With 165 companies and close to 13,000 employees and their immediate families on board, the EAP serves half the population or more than 30,000 residents.

"Our information suggests that heroin, having been kept at a distance, is starting to regain its attractiveness,'' EAP executive director Deborah Carr said.

"We at the EAP have one foot in corporate Bermuda and one foot in the community. We are the middle seat. We refer our clients elsewhere if that is needed or we may do short term counselling at our offices.'' In the ten years of its existence, Mrs. Carr said the EAP had not seen people coming in with heroin addiction.

"People with addictions to cannabis, crack cocaine and alcohol are far more prevalent in our practice than any others,'' she explained. "There was a smattering of ecstasy but not much of that.

"We have not found our clients reporting that heroin was their primary drug.

It was something they may have tried once or twice in a recreational setting like a party.

"They find that it takes away stress unlike cocaine.

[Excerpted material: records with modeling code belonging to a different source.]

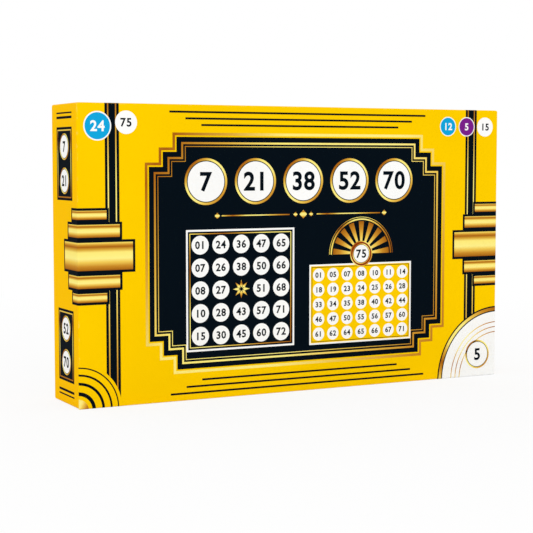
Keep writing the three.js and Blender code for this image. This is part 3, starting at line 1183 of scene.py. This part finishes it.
traySet = {
    "sheet": 1,
    "corner": 5,
    "skirtDraft": 3,         # degrees
    "lip": 1.2,              # mm, round of a pocket's mouth
    "well": {"gap": 0.4, "draft": 1.5, "round": 0.8},
    "trough": {"width": 13, "depth": 17, "reach": 13, "bite": 3, "draft": 1.5, "round": 5},
    "recess": {"sideGap": 14, "endGap": 16, "corner": 18, "draft": 5, "round": 5},
    "ribs": {"count": 3, "pitch": 46, "width": 9, "height": 3, "round": 1.6, "endGap": 18},
    "cornerSteps": 12,
    "roundSteps": 5,
    "straight": 0.001,       # mm, a shorter straight between two corners is left out
    "overrun": 2,            # mm that a cut goes on past the sheet
    "sharp": 30,             # degrees
    "colour": "#0e0f11",
}


def applied(piece):
    graph = bpy.context.evaluated_depsgraph_get()
    mesh = bpy.data.meshes.new_from_object(piece.evaluated_get(graph))
    piece.modifiers.clear()
    piece.data = mesh


def softOutline(x, z, width, height, corner):
    return {"x": x, "z": z, "width": width, "height": height, "corner": corner}


def grown(outline, by):
    return {**outline, "width": outline["width"] + 2 * by, "height": outline["height"] + 2 * by,
            "corner": outline["corner"] + by}


def softRing(outline, y, inset):
    # ring of a rounded rectangle seen from the front, at one depth
    steps, corner = traySet["cornerSteps"], outline["corner"]
    halfX, halfZ = outline["width"] / 2 - corner, outline["height"] / 2 - corner
    ring = []
    for quarter, (sideX, sideZ) in enumerate(((1, 1), (-1, 1), (-1, -1), (1, -1))):
        straight = halfX if quarter % 2 else halfZ
        for step in range(0 if straight > traySet["straight"] else 1, steps + 1):
            angle = (quarter + step / steps) * math.pi / 2
            ring.append((outline["x"] + sideX * halfX + (corner - inset) * math.cos(angle), y,
                         outline["z"] + sideZ * halfZ + (corner - inset) * math.sin(angle)))
    return ring


def meshOf(form, name):
    mesh = bpy.data.meshes.new(name)
    form.to_mesh(mesh)
    form.free()
    return mesh


def lofted(outline, stations):
    # closed solid through the rings of an outline, at pairs of depth and inset
    rings = [softRing(outline, y, inset) for y, inset in stations]
    count = len(rings[0])
    solid = bmesh.new()
    rows = [[solid.verts.new(Vector(point) * mm) for point in ring] for ring in rings]
    for here, after in zip(rows, rows[1:]):
        for index in range(count):
            following = (index + 1) % count
            solid.faces.new((here[index], here[following], after[following], after[index]))
    solid.faces.new(rows[0][::-1])
    solid.faces.new(rows[-1])
    bmesh.ops.recalc_face_normals(solid, faces=solid.faces)
    return addObject("form", meshOf(solid, "form"))


def leanOver(length, draft):
    return length * math.tan(math.radians(draft))


def draftedStations(startY, endY, draft, radius):
    # narrows by a draft from startY and ends in a rounded edge at endY
    steps, way = traySet["roundSteps"], math.copysign(1, endY - startY)
    straight = abs(endY - startY) - radius
    lean = leanOver(straight, draft)
    stations = [(startY, 0), (startY + way * straight, lean)]
    for step in range(1, steps + 1):
        angle = step / steps * math.pi / 2
        stations.append((startY + way * (straight + radius * math.sin(angle)),
                         lean + radius * (1 - math.cos(angle))))
    return stations


def lippedStations(frontY, endY, draft, radius):
    # the same, with its mouth opened out in a quarter round
    steps, lip = traySet["roundSteps"], traySet["lip"]
    stations = [(frontY - traySet["overrun"], -lip)]
    for step in range(steps + 1):
        angle = step / steps * math.pi / 2
        stations.append((frontY + lip * (1 - math.cos(angle)), lip * (math.sin(angle) - 1)))
    return stations + draftedStations(frontY, endY, draft, radius)[1:]


def columnPockets(kind, piles, depth, troughSide):
    # a round well for each pile, and a trough beside them for the fingers
    well, trough = traySet["well"], traySet["trough"]
    boxes = [nodeBox(f"{kind}_pile_{index + 1}") for index in range(piles)]
    size = boxes[0][1].x - boxes[0][0].x
    middles = [(low + high) / 2 for low, high in boxes]
    mouth = size + 2 * (well["gap"] + leanOver(depth, well["draft"]))
    pockets = [(softOutline(middle.x, middle.z, mouth, mouth, mouth / 2), depth, well) for middle in middles]
    length = middles[-1].z - middles[0].z + size + 2 * trough["reach"]
    x = middles[0].x + troughSide * (size / 2 + trough["width"] / 2 - trough["bite"])
    outline = softOutline(x, (middles[0].z + middles[-1].z) / 2, trough["width"], length, trough["width"] / 2)
    return pockets + [(outline, trough["depth"], trough)]


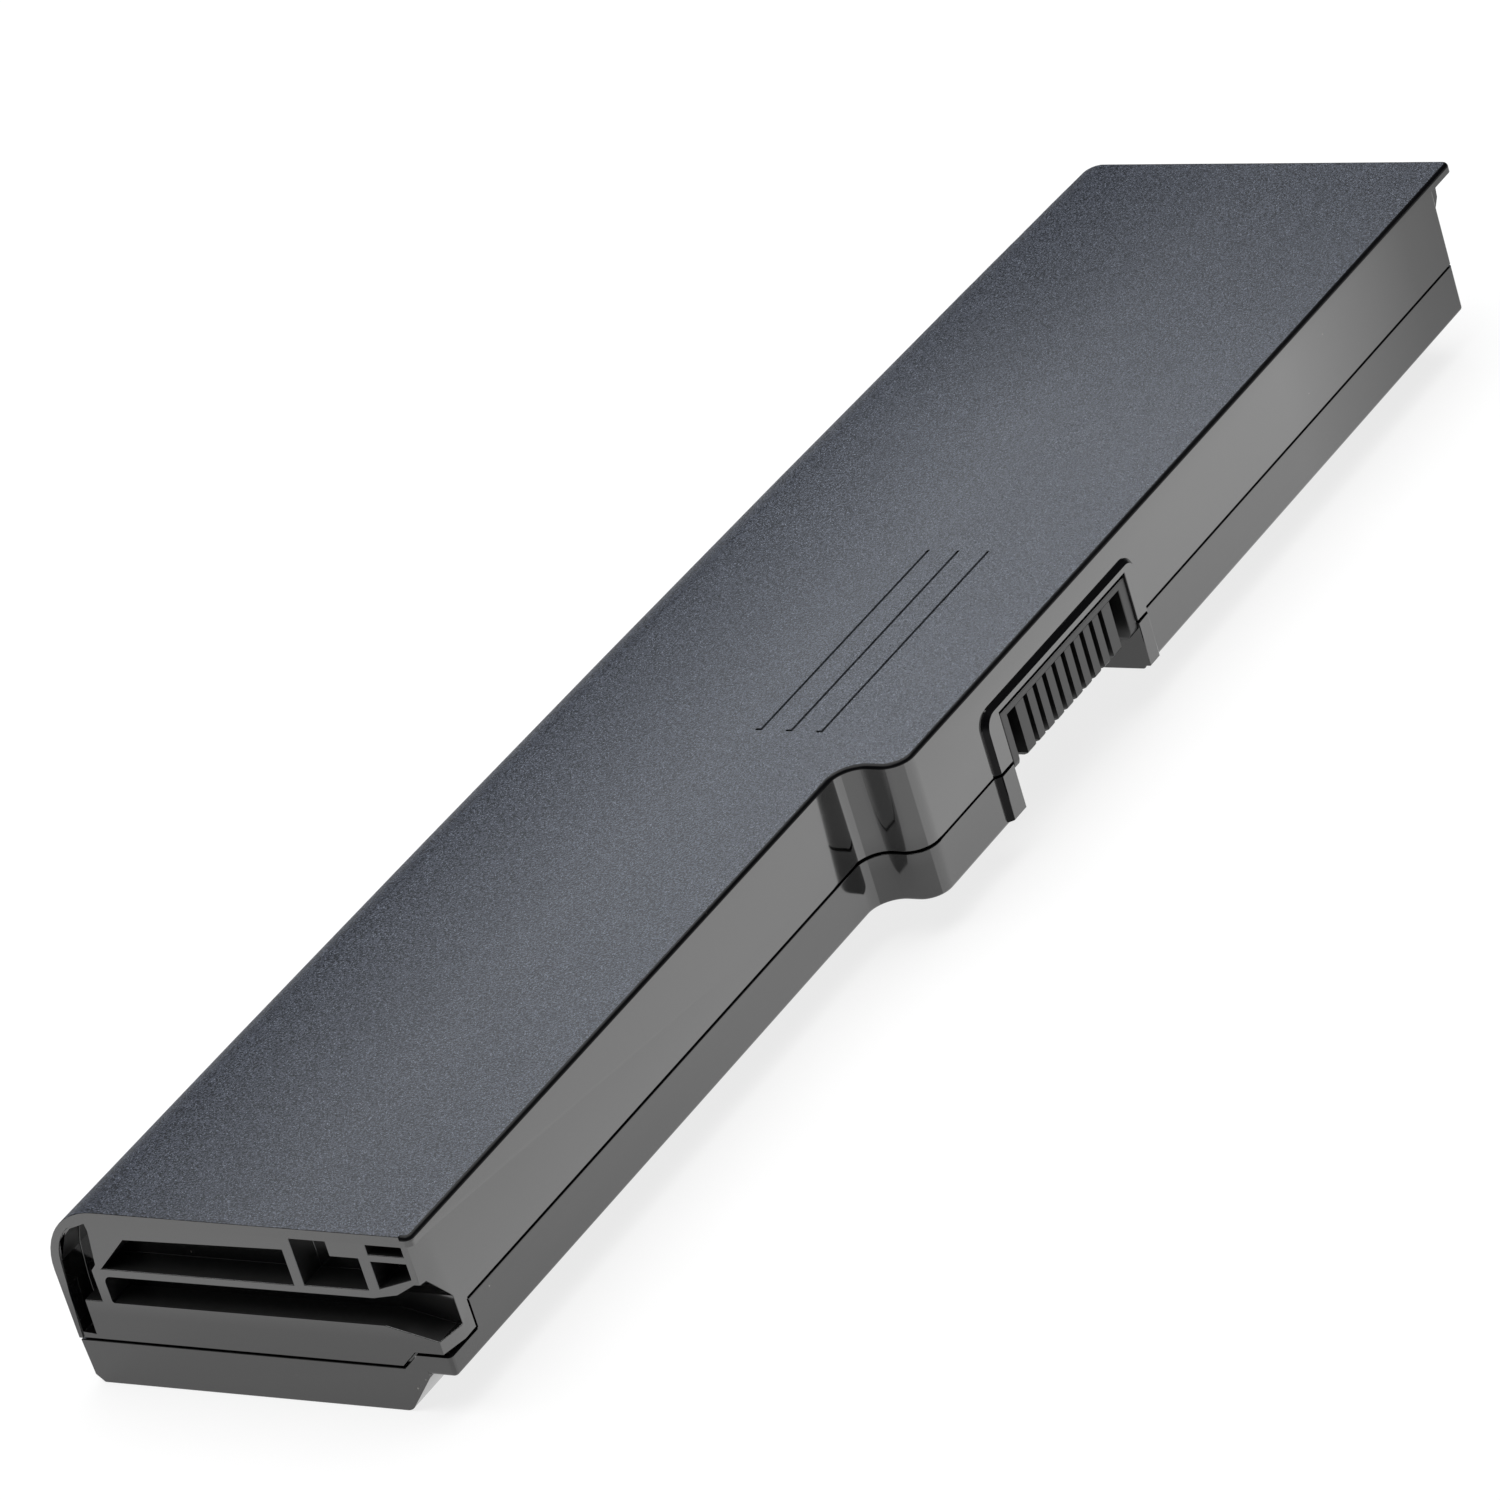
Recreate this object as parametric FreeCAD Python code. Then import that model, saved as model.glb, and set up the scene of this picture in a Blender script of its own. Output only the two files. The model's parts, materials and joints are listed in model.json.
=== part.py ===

But so far no heroin has been detected in any of the random drug tests carried out in the work place.'' The reason, Mrs. Carr surmised, is that heroin slows the user down so much that he or she cannot function in the workplace.

Conversely, cocaine abuse was more compatible with the pressurised environment of the workplace because it gave the user energy, drive and an alertness that made them able to work for long periods.

"Managers are better able today as a result of education to detect the symptoms of drug abuse.

"But I can see in the not too distant future a situation where parents seek out help because they are unable to cope with their teenaged children who are heroin addicts.

"The children are at risk because they do not see heroin as a bad drug. Our job at the EAP will be to educate parents so that they can recognise the signs and symptoms of heroin use or abuse.

"The current generation of parents are unfamiliar with heroin. So we will work through our agency to teach parents to recognise the paraphernalia, smells and other signs that their child has a problem.

"It is our role to provide information to our clients in an easily digestible form.'' Meanwhile, Mrs. Carr said that parents must face the heroin menace squarely and tell their children the truth.

"If you tell your children that drugs are bad and then they try them and have a pleasurable experience there is a conflict.

"They must be told that the short lived high they receive is not a panacea.'' Tomorrow: How the Police and Customs tackle heroin.

HEROIN THE FACTS Changes in heroin use among secondary school students 1991-1994.

2.2 percent of the 3,000 students surveyed in 1994 had tried heroin their lifetimes, compared to 1.6 percent in 1991.

1.6 percent of students had taken it at least once in the last 12 months in 1994 compared to 1.2 percent in 1991.

Eight of ten students surveyed who admitted trying heroin had done so by age 14.

In 1991, 15.6 percent of students said heroin would be easy to obtain. In 1994, 17.2 percent said it would be easy to obtain.